We have all likely dreamed of a day when we will be older, wiser, wealthier, with gobs of free time on our hands, and then we will be the Christian that the Lord has called us to be. Until then, though, we are just trying to get by!

However, the Lord never set a bar on an amount that we need to have to trigger generosity. He expects generosity from all believers. The Lord Jesus commends the woman who gave two mites (Luke 21) because she gave the little she had. There were others who were contributing to the treasury out of their abundance, but she gave all she was able to give. The Lord asks for cheerful givers (2 Corinthians 9:7), not necessarily wealthy givers.

But generosity goes far beyond what we have in our bank accounts. We should be generous with our time, our resources, our abilities, et cetera, along with our finances. That could mean volunteering at church or in the community, welcoming friends and fellow Christians into our homes for meals or get-togethers, letting others borrow things that we own, using our skills and abilities to help those around us—pretty much anything that requires us to give something up.

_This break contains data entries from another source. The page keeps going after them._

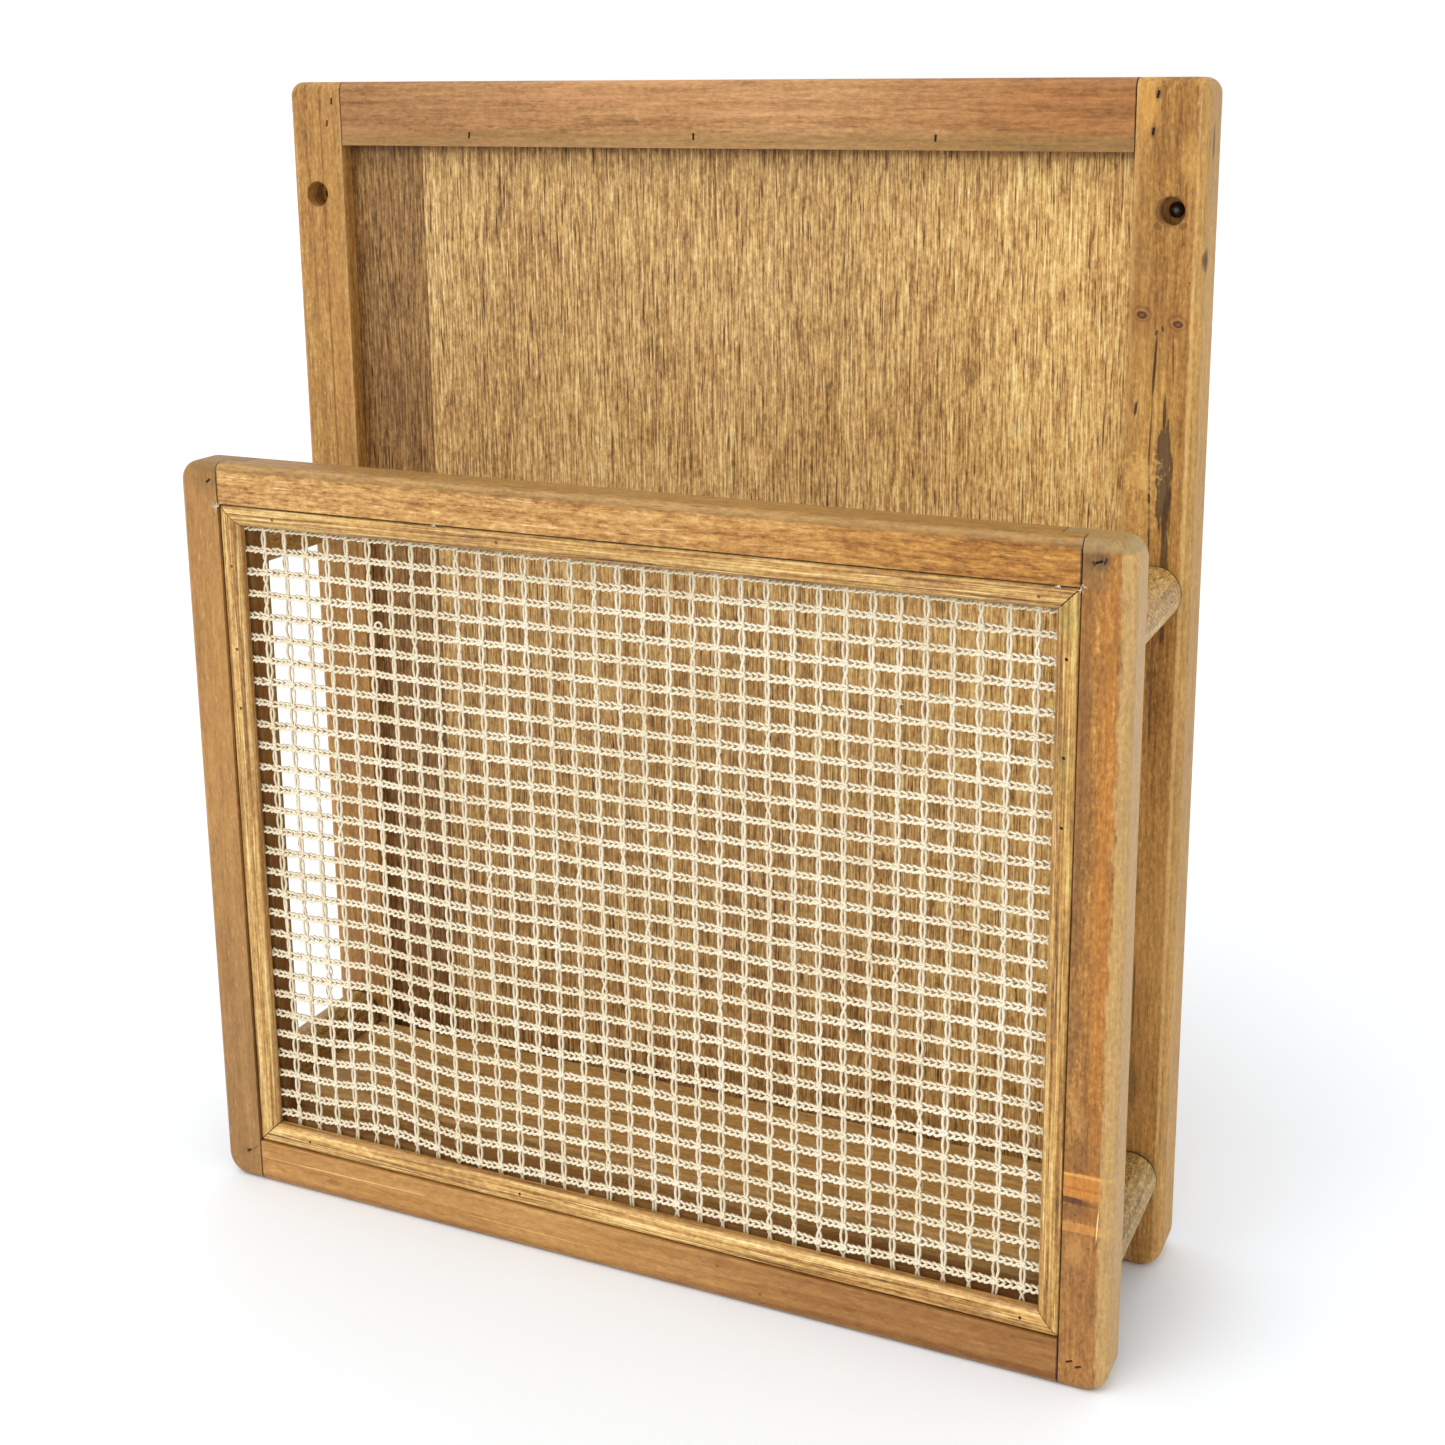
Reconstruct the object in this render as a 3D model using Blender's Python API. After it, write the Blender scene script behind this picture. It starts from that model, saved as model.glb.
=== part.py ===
"""Magazine rack: a low front frame with a cord net stands before a tall back frame with a plywood panel.

Four round dowels and a bottom board tie the two frames together. Units are metres: +X is to the right,
+Y is to the back and +Z is up. The origin is the middle of the rack's footprint, on the floor.
"""

import math

import bmesh
import bpy
from mathutils import Vector

MM = 0.001

# The whole rack
WIDTH = 330 * MM
DEPTH = 92 * MM
HALF_WIDTH = WIDTH / 2
GAP = 0.3 * MM  # left between pieces that touch
EDGE_RADIUS = 3.2 * MM  # the sanded long edges of both frames
OVERSHOOT = 5 * MM  # how far a cutting shape runs past the wood

# Front frame
FRONT_HEIGHT = 267 * MM
FRONT_THICKNESS = 16 * MM
FRONT_FACE = -DEPTH / 2
FRONT_BACK = FRONT_FACE + FRONT_THICKNESS
FRONT_STILE_FACE = 15.5 * MM  # width seen beside the bead
FRONT_TOP_FACE = 14 * MM
FRONT_BOTTOM_FACE = 16 * MM
FRONT_CORNERS = (7 * MM, 8 * MM)  # radii at the top and at the bottom
REBATE_WIDTH = 7.5 * MM
REBATE_FLOOR = FRONT_FACE + 6.5 * MM
FRONT_SHOULDER = HALF_WIDTH - FRONT_STILE_FACE
FRONT_OPENING = FRONT_SHOULDER - REBATE_WIDTH
FRONT_TOP_SHOULDER = FRONT_HEIGHT - FRONT_TOP_FACE
FRONT_BOTTOM_SHOULDER = FRONT_BOTTOM_FACE

# Back frame
BACK_HEIGHT = 392 * MM
BACK_THICKNESS = 20 * MM
BACK_REAR = DEPTH / 2
BACK_FACE = BACK_REAR - BACK_THICKNESS
BACK_MEMBER = 22 * MM  # width of its stiles and rails
BACK_CORNERS = (5 * MM, 8 * MM)
BACK_SHOULDER = HALF_WIDTH - BACK_MEMBER

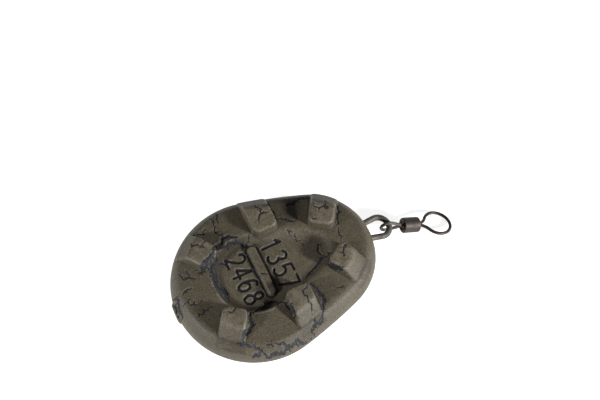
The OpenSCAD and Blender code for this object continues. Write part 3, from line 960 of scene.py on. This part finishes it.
studio = {
    "floor": 1.2, "floorTone": 0.75, "glow": 0.85, "world": 0.05,
    "lamps": [  # name, direction azimuth, elevation, distance, size, power
        ("left", 181.4, 24, 0.45, 0.055, 1.4),
        ("right", -50.6, 24, 0.45, 0.055, 2.65),
        ("back", 55, 48, 0.6, 0.3, 0.12),
    ],
}
white = (1, 1, 1, 1)


def makeFloor(s):
    r = s["floor"]
    mesh = bpy.data.meshes.new("floor")
    mesh.from_pydata([(-r, -r, 0), (r, -r, 0), (r, r, 0), (-r, r, 0)], [], [(0, 1, 2, 3)])
    obj = bpy.data.objects.new("floor", mesh)
    bpy.context.scene.collection.objects.link(obj)
    g = newGraph("floor")
    path = g.node("ShaderNodeLightPath")  # outputs: 0 camera, 3 glossy, 6 transmission
    seen = path[0].most(path[3]).most(path[6])
    lit = g.node("ShaderNodeBsdfDiffuse", None, {"Color": (*[s["floorTone"]] * 3, 1)})[0]
    glow = g.node("ShaderNodeEmission", None, {"Color": white, "Strength": seen * s["glow"]})[0]
    both = g.node("ShaderNodeAddShader", None, {0: lit, 1: glow})[0]
    g.node("ShaderNodeOutputMaterial", None, {"Surface": both})
    dress(obj, g.owner)
    obj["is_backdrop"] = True


def makeLamp(centre, name, azimuth, elevation, distance, size, power):
    data = bpy.data.lights.new(name, "AREA")
    data.shape, data.size, data.energy = "DISK", size, power
    obj = bpy.data.objects.new(name, data)
    bpy.context.scene.collection.objects.link(obj)
    a, e = math.radians(azimuth), math.radians(elevation)
    way = Vector((math.cos(a) * math.cos(e), math.sin(a) * math.cos(e), math.sin(e)))
    obj.location = centre + way * distance
    obj.rotation_euler = way.to_track_quat("Z", "Y").to_euler()


def makeWorld(s):  # white behind the floor's far edge
    world = bpy.data.worlds.new("world")
    bpy.context.scene.world = world
    g = Graph(world)
    strength = g.node("ShaderNodeLightPath")[0].most(s["world"])
    sky = g.node("ShaderNodeBackground", None, {"Color": white, "Strength": strength})[0]
    g.node("ShaderNodeOutputWorld", None, {"Surface": sky})


makeFloor(studio)
low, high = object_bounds()
for lamp in studio["lamps"]:
    makeLamp((low + high) / 2, *lamp)
makeWorld(studio)
bpy.context.scene.view_settings.view_transform = "Standard"
print("floor and light set")
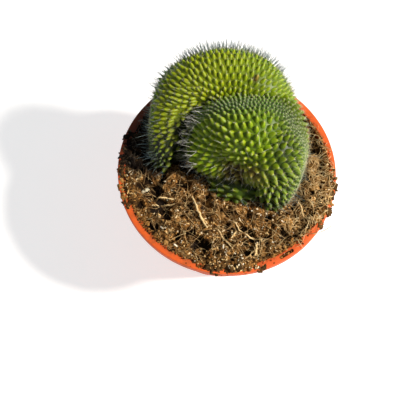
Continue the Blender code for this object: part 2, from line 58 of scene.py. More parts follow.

Sacrifice is part of giving, but we should be cognizant of the fact that all we have belongs to God (1 Chronicles 29:14), and so we are merely returning to Him what He has blessed us with. Not only are we returning what is rightfully His, but we’re also displaying Christ when we give to others. He is the ultimate Giver in that He gave His own life at Calvary that salvation might be granted to a world full of lost sinners. We have been given the greatest gift—eternal life and a relationship with our Creator and our Savior. It is my prayer that we would take this as an encouragement to be generous, not only with our money but also with our time, our resources, and our abilities, and in any way that we feel the Lord is leading us to give.